Palin then goes on to suggest that what America needs is a “Spudnut moment,” explaining that there’s this successful small business in Washington state, and that America needs to do…what? Have lots of successful small businesses? Stop preventing successful businesses like The Spudnut Shop from being successful? Palin never really explains how this is supposed to work, but I think the equation goes something like this: “Sputnik moment” + “Something that sounds like Sputnik but isn’t”=WIN!

Still, a closer look at the story of Spudnuts reveals that the shining example she uses, The Spudnuts Shop in Richland, Washington, is part of a larger story that reinforces much of what President Obama said.

The Spudnuts Shop is, indeed, a successful small business, as attested to by recent profiles on Food Network’s Unwrapped and the Travel Channel’s Donut Paradise. In a way, they’re also the embodiment of the innovative spirit that President Obama is trying to rekindle. The shop’s founders saw the early potential of the Pelton Brothers’ innovative use of potato flour in doughnut-making, and got in on the ground floor with a franchise back in 1948. Spudnuts became something of a craze, eventually growing to over 600 locations in the US and elsewhere.

However, the good times didn’t last forever, and the Richland Spudnuts Shop is one of only about 40 surviving Spudnuts locations. The Pelton brothers sold the company in 1975, at which time those who had paid for franchises could no longer get the original Spudnuts recipe. The parent company went out of business a few years later, but a handful of owner-operated shops continue to use the Spudnut name.

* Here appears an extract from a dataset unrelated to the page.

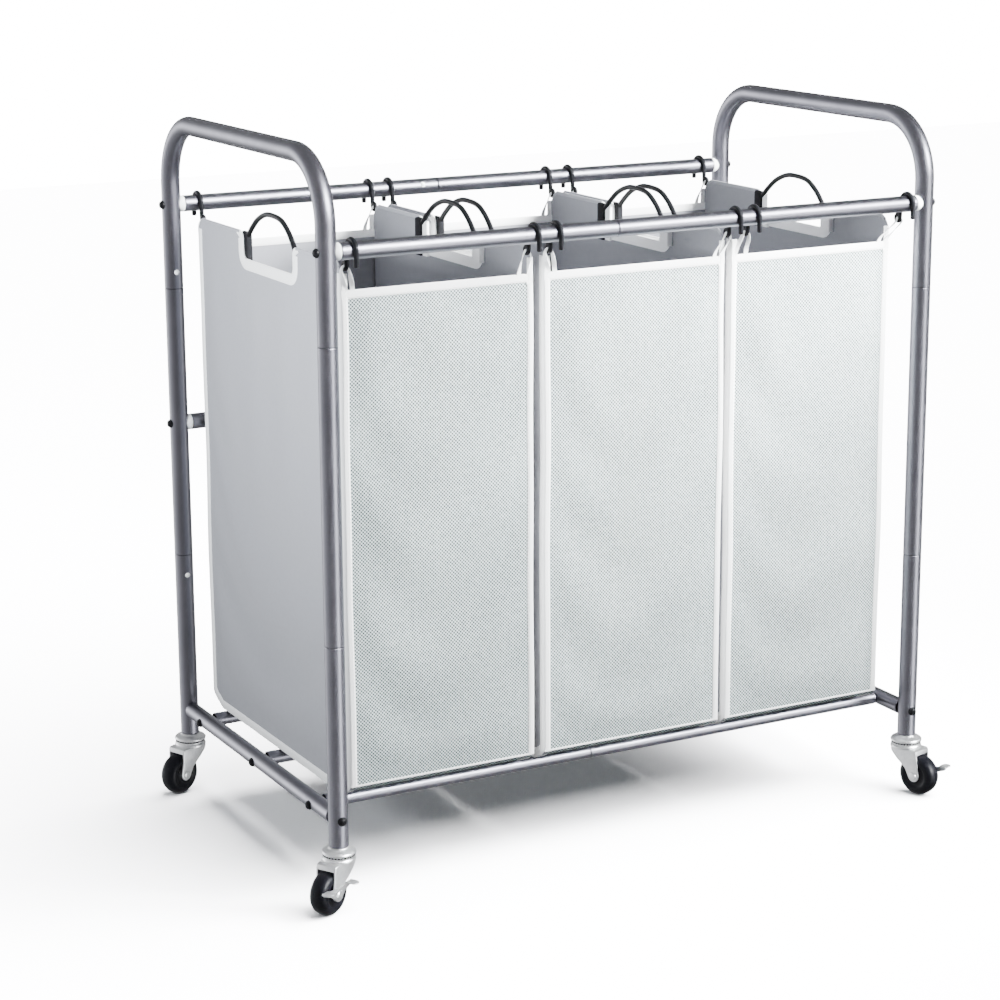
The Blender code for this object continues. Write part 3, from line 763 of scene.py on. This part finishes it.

The success of the Richland Spudnuts Shop, by all accounts, is due to the consistently hard work and exceptional service of its employees, as much as to the spud-rific goodness of its doughnuts. There was no “Spudnuts moment” for the Richland shop; there were 60 Spudnuts years (and counting).

These are just two of the people that believe they are qualified to be the next President of The United States and one of them sits in Congress right now making decisions on our behalf.